Emotional thoughts about their situation to some
With all of them being from the North East in this batch, it has also brought out some emotional misgivings.
Much as this new opportunity means to them, moving to Delhi has meant confronting entrenched prejudices. “When we tell them that we’re from the Delhi Police, they look at us with surprise because we look different,” says 22-year-old Marina from Mizoram.
Based on the recent years of the past when North East women had been targets of some horrific crimes in the capital one of them, Sarju expressed, “A woman from Manipur will feel more at ease and more protected with me than she would with any other commando.”
Indian women are the same across the country. Today the women from the North East have started a trend. Tomorrow women from other regions will follow. And then more and more and more will keep joining till a female entering a currently male bastion will no longer be seen differently. But as common- place.

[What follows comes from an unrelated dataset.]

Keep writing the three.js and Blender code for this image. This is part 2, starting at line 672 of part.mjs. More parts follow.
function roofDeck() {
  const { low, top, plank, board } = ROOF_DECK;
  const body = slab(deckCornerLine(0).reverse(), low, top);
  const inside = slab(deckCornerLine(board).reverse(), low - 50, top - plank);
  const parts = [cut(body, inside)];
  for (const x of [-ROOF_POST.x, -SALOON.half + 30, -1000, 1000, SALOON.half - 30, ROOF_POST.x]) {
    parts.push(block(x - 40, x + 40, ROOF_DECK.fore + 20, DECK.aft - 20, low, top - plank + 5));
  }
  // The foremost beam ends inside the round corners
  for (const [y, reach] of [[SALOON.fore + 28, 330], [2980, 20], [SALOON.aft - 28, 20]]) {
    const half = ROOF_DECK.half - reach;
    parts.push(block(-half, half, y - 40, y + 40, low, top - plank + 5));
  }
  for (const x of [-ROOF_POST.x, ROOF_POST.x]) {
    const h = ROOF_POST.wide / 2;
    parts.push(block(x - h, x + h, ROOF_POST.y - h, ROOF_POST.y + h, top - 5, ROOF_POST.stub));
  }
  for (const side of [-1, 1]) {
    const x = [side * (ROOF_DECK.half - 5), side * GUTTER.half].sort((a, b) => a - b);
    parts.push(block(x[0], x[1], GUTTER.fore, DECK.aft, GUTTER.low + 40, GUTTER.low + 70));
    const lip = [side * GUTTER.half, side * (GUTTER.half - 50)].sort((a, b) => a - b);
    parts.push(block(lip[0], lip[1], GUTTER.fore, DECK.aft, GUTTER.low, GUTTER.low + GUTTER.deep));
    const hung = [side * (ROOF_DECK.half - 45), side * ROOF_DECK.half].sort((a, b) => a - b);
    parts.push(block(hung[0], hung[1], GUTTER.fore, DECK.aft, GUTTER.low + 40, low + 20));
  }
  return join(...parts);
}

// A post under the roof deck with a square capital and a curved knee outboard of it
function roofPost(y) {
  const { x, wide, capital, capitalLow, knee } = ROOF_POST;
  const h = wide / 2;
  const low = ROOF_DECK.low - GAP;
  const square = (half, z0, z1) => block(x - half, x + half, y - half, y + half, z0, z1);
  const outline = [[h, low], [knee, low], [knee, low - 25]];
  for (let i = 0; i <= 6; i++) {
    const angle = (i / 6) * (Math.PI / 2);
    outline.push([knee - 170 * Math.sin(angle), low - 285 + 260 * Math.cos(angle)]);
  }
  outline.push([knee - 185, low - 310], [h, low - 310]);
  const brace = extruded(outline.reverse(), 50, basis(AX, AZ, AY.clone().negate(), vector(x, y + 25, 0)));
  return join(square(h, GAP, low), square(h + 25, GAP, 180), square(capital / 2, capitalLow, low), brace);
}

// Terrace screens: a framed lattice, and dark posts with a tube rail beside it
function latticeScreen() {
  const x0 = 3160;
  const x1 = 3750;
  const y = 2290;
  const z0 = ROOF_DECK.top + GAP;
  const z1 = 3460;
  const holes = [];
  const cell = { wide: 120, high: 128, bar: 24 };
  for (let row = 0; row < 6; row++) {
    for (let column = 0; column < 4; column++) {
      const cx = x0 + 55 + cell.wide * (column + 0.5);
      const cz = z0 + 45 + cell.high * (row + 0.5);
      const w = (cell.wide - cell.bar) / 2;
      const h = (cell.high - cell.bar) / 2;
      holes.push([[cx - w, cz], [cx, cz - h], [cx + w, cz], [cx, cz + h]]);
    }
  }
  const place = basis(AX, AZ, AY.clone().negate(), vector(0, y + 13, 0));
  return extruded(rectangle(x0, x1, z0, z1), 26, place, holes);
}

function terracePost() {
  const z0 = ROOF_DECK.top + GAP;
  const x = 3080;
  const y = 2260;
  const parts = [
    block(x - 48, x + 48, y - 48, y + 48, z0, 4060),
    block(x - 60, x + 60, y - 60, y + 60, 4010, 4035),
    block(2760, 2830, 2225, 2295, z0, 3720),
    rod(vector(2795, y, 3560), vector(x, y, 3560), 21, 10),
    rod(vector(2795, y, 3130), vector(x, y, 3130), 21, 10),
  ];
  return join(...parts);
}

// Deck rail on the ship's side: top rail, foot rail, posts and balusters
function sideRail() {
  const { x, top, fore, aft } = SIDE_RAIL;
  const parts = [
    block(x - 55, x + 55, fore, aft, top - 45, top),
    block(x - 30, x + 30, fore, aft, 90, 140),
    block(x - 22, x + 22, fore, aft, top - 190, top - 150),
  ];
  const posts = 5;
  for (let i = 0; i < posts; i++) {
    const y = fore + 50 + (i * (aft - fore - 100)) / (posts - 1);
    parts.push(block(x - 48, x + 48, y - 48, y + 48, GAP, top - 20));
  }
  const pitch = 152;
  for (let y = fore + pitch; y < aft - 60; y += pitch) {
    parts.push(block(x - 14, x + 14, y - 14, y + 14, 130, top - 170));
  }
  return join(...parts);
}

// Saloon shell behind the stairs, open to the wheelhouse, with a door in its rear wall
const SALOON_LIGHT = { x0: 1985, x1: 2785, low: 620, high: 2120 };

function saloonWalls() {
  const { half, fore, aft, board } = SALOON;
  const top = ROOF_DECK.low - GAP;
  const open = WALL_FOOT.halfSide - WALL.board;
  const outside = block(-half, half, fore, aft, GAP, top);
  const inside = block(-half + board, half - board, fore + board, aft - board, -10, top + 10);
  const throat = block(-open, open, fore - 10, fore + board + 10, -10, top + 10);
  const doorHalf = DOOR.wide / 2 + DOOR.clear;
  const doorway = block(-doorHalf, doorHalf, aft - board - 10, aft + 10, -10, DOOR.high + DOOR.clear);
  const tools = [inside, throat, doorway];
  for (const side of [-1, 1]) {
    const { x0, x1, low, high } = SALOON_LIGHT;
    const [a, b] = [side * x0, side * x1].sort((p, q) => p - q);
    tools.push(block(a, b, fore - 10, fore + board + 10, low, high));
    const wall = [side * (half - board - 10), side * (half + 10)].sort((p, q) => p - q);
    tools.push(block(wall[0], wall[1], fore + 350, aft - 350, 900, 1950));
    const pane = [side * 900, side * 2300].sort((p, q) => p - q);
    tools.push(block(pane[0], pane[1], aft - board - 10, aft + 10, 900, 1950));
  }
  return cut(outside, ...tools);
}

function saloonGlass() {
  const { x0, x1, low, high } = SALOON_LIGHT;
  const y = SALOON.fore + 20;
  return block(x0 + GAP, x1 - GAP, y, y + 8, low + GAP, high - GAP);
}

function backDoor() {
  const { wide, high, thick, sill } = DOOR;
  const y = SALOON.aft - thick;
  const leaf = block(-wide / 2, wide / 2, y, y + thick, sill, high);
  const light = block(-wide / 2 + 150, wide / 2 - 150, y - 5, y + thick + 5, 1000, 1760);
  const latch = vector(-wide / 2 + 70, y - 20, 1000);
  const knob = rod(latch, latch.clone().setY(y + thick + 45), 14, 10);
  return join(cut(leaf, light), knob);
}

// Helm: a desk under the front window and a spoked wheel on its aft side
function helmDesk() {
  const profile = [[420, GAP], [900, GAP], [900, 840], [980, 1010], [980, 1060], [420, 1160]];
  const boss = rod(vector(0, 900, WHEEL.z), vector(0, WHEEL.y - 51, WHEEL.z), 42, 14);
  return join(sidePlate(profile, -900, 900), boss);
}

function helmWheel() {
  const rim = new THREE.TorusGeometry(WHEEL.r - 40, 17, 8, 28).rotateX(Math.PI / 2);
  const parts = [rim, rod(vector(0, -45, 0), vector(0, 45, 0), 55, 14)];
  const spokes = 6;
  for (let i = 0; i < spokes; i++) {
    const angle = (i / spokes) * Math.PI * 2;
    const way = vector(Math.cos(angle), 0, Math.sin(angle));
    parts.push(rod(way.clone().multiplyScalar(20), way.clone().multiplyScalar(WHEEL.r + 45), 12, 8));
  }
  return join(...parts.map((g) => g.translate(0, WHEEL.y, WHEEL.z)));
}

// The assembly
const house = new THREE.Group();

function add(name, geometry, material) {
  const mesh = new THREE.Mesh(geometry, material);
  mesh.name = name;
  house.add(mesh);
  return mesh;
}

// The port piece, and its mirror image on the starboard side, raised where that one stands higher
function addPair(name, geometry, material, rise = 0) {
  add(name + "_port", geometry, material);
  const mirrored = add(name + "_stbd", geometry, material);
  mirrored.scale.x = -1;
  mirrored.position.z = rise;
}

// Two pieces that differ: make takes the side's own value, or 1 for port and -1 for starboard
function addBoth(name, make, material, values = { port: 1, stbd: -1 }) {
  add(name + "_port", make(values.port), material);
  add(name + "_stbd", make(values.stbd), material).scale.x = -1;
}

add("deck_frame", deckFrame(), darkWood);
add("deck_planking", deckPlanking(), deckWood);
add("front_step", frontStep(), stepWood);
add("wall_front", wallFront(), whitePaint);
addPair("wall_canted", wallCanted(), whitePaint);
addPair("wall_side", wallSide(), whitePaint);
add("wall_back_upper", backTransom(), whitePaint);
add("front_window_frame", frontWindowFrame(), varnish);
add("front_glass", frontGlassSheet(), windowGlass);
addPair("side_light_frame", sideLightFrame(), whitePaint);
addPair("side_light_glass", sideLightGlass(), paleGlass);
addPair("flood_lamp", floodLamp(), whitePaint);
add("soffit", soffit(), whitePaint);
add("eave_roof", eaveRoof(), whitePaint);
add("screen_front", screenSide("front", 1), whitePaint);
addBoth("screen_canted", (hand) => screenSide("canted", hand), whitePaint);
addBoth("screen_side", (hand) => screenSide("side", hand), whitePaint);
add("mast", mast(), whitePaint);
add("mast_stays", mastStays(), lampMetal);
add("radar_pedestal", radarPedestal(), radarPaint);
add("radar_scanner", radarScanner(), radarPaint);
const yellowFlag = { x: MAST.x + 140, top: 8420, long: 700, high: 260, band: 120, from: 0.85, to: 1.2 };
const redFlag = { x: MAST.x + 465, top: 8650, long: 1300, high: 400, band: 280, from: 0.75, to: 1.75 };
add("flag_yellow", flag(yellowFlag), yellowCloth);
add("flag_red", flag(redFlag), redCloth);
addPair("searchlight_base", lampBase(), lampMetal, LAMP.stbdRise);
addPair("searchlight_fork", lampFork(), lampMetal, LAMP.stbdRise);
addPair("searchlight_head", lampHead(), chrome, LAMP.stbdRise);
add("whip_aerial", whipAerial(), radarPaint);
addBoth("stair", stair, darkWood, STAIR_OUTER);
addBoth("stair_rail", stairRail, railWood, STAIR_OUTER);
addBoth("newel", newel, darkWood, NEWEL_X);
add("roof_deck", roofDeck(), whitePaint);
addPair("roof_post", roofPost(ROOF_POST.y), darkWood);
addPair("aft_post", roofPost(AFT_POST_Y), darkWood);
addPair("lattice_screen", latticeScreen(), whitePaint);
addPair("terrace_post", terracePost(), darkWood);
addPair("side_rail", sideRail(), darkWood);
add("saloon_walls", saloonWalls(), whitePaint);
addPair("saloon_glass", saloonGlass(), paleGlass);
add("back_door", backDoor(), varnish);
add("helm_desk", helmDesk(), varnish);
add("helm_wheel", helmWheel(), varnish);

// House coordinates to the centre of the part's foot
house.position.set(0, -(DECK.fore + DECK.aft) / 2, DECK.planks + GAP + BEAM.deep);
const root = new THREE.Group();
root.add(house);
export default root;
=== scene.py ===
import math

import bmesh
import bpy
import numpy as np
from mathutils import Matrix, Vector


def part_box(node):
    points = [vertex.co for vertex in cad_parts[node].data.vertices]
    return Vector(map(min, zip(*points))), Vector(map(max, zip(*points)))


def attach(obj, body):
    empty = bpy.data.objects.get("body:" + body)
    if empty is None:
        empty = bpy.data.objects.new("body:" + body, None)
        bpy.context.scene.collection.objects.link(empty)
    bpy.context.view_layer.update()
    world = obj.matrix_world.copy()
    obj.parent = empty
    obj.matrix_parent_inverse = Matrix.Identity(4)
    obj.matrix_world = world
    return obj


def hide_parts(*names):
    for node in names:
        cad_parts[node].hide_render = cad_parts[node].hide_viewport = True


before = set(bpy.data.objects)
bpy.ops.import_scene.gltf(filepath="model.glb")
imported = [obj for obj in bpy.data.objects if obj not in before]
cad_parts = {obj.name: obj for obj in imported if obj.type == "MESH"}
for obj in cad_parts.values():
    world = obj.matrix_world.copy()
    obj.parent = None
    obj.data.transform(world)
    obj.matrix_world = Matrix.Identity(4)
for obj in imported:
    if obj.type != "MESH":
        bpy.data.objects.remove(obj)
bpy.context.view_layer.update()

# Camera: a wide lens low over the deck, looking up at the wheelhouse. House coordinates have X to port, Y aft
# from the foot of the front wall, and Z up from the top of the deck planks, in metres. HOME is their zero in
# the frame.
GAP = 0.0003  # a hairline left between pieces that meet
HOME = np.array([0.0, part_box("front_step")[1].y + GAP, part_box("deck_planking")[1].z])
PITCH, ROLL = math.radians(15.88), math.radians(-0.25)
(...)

The Indian female is as good as any from any other from the top nations of the world and has shown what she is capable of, given the opportunity. This is just one more feat that goes to show that the Indian woman proves herself several times when she achieves something – that she is as good as her Indian male counterpart, at times better, can compete and succeed against other female competition from overseas, is as tough as they come despite her traditional make-up and bent of mind.